Merhawi was from Keren town. He was detained in 2006 in the Gash Barka region. While he was in route to another prison, he attempted to escape in Keren. He jumped from the truck which was transporting him and other detainees. One of the guards guarding the detainees died when he jumped from the same truck to chase him. Unfortunately Merhawi was caught again and tortured in front of the people of Keren. The tortures were so severe which left the people of Keren in shock and panic. After the torture Merhawi was loaded on the truck and transported to unknown destination. Though his injuries were critical, the guards at the time did not allow him to have access to medical treatment. Rather they transported him to unknown destination. After that incident, Merhawi was never seen again and his family was kept in limbo for several years. This situation had caused his mother so much sorrow and anguished resulting in to her death. The family kept searching for information for years. After relentless efforts by his siblings recently they got the confirmation that he died. Grieving his death, now they put a closure into the matter and moved on.

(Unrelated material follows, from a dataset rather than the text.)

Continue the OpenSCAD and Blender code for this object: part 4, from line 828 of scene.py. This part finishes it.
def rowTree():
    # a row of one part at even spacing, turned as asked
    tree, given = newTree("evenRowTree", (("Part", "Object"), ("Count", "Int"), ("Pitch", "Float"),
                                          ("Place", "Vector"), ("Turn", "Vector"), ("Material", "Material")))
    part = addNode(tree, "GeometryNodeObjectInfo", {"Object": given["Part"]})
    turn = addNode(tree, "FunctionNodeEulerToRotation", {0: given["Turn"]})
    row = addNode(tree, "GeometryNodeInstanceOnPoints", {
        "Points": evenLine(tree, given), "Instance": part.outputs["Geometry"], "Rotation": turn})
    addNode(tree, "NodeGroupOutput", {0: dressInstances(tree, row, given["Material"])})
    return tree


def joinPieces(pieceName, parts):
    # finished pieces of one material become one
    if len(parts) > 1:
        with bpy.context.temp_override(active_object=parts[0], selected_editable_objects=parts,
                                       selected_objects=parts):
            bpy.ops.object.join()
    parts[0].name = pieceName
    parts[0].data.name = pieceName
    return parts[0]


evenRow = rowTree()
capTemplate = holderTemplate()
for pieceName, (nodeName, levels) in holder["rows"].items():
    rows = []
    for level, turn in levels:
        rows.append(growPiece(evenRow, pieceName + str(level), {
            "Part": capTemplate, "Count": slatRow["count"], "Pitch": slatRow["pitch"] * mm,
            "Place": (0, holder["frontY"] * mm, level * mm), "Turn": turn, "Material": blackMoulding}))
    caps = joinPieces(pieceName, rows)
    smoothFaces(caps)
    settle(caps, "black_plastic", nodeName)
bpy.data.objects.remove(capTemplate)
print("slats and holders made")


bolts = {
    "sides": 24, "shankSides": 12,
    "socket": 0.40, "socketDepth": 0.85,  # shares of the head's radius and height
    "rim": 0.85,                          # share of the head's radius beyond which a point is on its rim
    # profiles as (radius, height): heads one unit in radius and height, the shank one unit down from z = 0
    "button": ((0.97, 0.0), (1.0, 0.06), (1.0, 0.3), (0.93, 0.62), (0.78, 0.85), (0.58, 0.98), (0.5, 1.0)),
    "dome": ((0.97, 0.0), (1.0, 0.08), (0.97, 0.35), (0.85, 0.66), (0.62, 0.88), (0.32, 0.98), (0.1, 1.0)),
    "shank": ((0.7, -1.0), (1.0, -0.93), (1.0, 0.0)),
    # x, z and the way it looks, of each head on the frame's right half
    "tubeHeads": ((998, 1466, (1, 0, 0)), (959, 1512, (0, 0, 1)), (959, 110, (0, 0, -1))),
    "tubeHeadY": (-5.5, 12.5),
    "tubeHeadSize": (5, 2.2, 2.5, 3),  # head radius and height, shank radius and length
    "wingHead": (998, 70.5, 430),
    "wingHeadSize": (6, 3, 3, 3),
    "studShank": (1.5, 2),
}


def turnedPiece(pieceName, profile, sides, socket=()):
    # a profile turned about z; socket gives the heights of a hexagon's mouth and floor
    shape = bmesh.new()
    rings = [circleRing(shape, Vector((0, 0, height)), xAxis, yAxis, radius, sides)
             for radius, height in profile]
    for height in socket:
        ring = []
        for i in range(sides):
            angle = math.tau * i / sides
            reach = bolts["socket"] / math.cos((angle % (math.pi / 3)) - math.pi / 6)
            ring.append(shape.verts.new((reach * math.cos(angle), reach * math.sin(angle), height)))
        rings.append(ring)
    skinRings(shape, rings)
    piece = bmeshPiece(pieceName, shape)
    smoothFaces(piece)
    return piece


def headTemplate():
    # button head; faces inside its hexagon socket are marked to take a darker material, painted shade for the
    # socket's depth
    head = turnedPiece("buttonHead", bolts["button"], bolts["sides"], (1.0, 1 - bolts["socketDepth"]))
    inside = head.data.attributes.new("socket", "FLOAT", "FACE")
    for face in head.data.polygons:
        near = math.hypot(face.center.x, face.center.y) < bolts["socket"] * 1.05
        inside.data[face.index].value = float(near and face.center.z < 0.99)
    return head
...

The above examples are the tip of the iceberg that give illustrations of the situation in Eritrea. It is difficult to give statistical figures of how many families are victims of such violations. But this phenomenon is affecting a big number of families. The list includes families of political figures and religious clerics. For example hundreds of Muslim clerics were rounded up by the Eritrean security forces in 1994 and they have never been seen again. There are wide spread rumors that they have been killed but their families are in limbo because they could not mourn, put closure to the matter and move on. Similarly over the years many people from the Orthodox and Pentecostal churches have been kidnapped by the Eritrean regime not to be seen again. Among the political figures are members of the group known as G-15 who were arrested in 2001 together with the journalists who were never seen again. There are rumors that many of them have died. In 2010, one of their guards escaped and reported https://africamonitors.org/2018/09/22/the-eritrean-exodus-to-ethiopia/the death of several of them. But their families could not mourn and grieve their death and move on as they have not gotten official information from the authorities.